Uma das questões com a qual tive de lidar em minhas orações durante o período que fiquei no abrigo, como também na reserva, foi o abuso de álcool e drogas. Orava para reconhecer que cada um de nós é governado somente pelo Espírito divino e que esse Espírito é o único poder. Logicamente, a isso se segue que nenhum impulso destrutivo pode surgir entre o puro relacionamento que o filho ou os pais têm com o nosso Pai divino, nem pode esse impulso controlar a vida deles.
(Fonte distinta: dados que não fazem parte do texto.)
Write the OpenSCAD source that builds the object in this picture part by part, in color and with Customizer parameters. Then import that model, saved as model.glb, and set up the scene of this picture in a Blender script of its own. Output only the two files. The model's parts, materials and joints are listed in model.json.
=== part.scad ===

Somos influencidos por Deus e sujeitos a Ele, o único Deus, que é o bem.
Em inúmeros casos, a vítima parece ser a criança e o agressor é o pai ou a mãe. As estatísticas mostram que, se a pessoa sofreu espancamento quando criança, é mais provável que ela espanque seus próprios filhos. Para mim, tem sido útil compreender melhor que, devido ao fato de sermos governados por Deus, não podemos ser vítimas de um mal cíclico. O pai ou a mãe que demonstra um comportamento destrutivo ou abusivo, na realidade espiritual também é um filho de Deus, exatamente como seu próprio filho o é.
A lição que tenho aprendido é que a forma mais importante de dar não é com presentes materiais, mas sim a de expressar o Amor divino, ou seja, ver nosso próximo espiritualmente.
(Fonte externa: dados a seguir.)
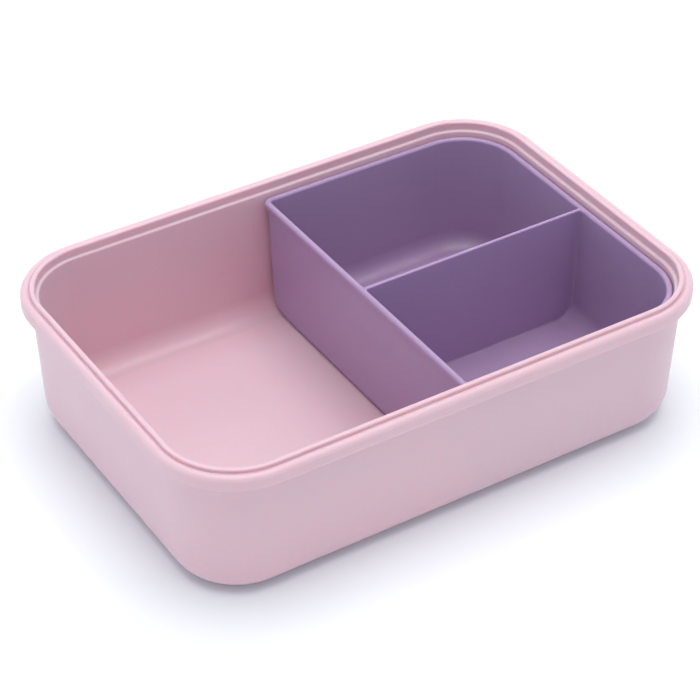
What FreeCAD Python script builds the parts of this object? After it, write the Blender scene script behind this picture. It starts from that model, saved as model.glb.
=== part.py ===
"""Lunch box: a drafted, round-cornered box with a moulded rim, and a lift-out two-part tray.

Millimetres.  The frame stands at the middle of the box's base: +X along the length, +Y along the
width, +Z up.  Every driving dimension is a cell of the sheet "Dims".  A place round the rim or the
walls is given as an inset, the distance inwards from the outline of the flange, so that one number
holds on all four sides and in the corners.
"""
import FreeCAD, Part
import math
import os

import Sketcher

V = FreeCAD.Vector
CLOSE = 1e-4  # two places nearer than this are the same place

DIMENSIONS = [
    # Box, overall
    ("box_length", 234.0, "over the flange"),
    ("box_width", 164.3, "over the flange"),
    ("box_height", 63.1, "base to the top of the lip"),
    ("corner_radius", 33.1, "plan radius of the flange outline"),
    # Box, walls and floor
    ("outer_draft", 2.9, "degrees, outer wall"),
    ("inner_draft", 1.7, "degrees, inner wall and the tray's walls"),
    ("floor_thickness", 2.8, "floor of the box"),
    ("base_radius", 12.0, "outer wall to base"),
    ("floor_radius", 9.0, "inner wall to floor"),
    ("foot_width", 5.0, "flat ring that the box stands on"),
    ("recess_depth", 0.8, "base inside the foot ring"),
    ("gate_diameter", 7.0, "dimple round the moulding gate"),
    ("gate_depth", 0.6, "depth of that dimple"),
    ("gate_nub", 2.0, "diameter of the gate's trimmed stub"),
    # Flange: a bead that turns down round the outside of the rim
    ("flange_overhang", 3.9, "flange beyond the outer wall"),
    ("flange_drop", 7.0, "lip top down to the flange's lower edge"),
    ("flange_step", 1.1, "lip top down to the bead's crest"),
    ("flange_radius", 2.0, "outer top round of the bead"),
    ("flange_edge", 0.6, "round of the flange's lower edge"),
    ("skirt_thickness", 1.9, "down-turned part of the flange"),
    ("web_thickness", 2.6, "bead's crest down to the groove under it"),
    ("crest_width", 2.8, "level top of the bead, before its rounds"),
    ("crest_radius", 1.2, "inner top round of the bead"),
    # Lip: the upstanding edge that a lid seals on
    ("valley_drop", 2.1, "lip top down to the valley beside the bead"),
    ("valley_radius", 0.3, "round of the valley"),
    ("lip_inset", 3.8, "outer face of the lip"),
    ("lip_thickness", 2.0, "lip"),
    ("lip_radius", 0.7, "top rounds of the lip"),
    ("ledge_drop", 3.6, "lip top down to the inner ledge"),
    ("ledge_width", 1.4, "inner ledge"),
    ("ledge_radius", 0.8, "ledge to inner wall"),
    ("ledge_root", 0.3, "lip to ledge"),
    # Tray
    ("tray_drop", 5.7, "lip top down to the tray's rim"),
    ("tray_gap", 0.25, "tray rim to the box's inner wall"),
    ("tray_edge", 0.7, "tray rim's free side, from the middle of the box"),
    ("tray_overhang", 1.2, "tray rim beyond its wall"),
    ("tray_rim_height", 2.4, "tray rim"),
    ("tray_rim_radius", 1.2, "top rounds of the tray rim"),
    ("tray_rim_edge", 0.4, "round of the tray rim's lower edge"),
    ("tray_wall", 1.5, "walls and floor of the tray"),
    ("tray_corner", 3.0, "round of the tray's free side"),
    ("cross_wall", 1.5, "wall between the compartments"),
    ("cross_drop", 0.3, "tray rim down to the cross wall's top"),
    ("cross_crest", 0.6, "top rounds of the cross wall"),
    ("cross_root", 1.0, "cross wall to walls and floor"),
]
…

A lição que tenho aprendido é que a forma mais importante de dar não é com presentes materiais, mas sim a de expressar o Amor divino, ou seja, ver nosso próximo espiritualmente. Seria fácil se sentir paralisado pelas cenas de sofrimento humano na reserva e no abrigo. Ao contrário, foi essencial que eu revertesse essas imagens em meu pensamento. Percebi que a maior necessidade que essas pessoas tinham era a de que alguém as visse não como vítimas da pobreza ou do abuso, mas como filhos do amoroso Pai-Māe Deus, que provê o bem infinito, o tempo todo.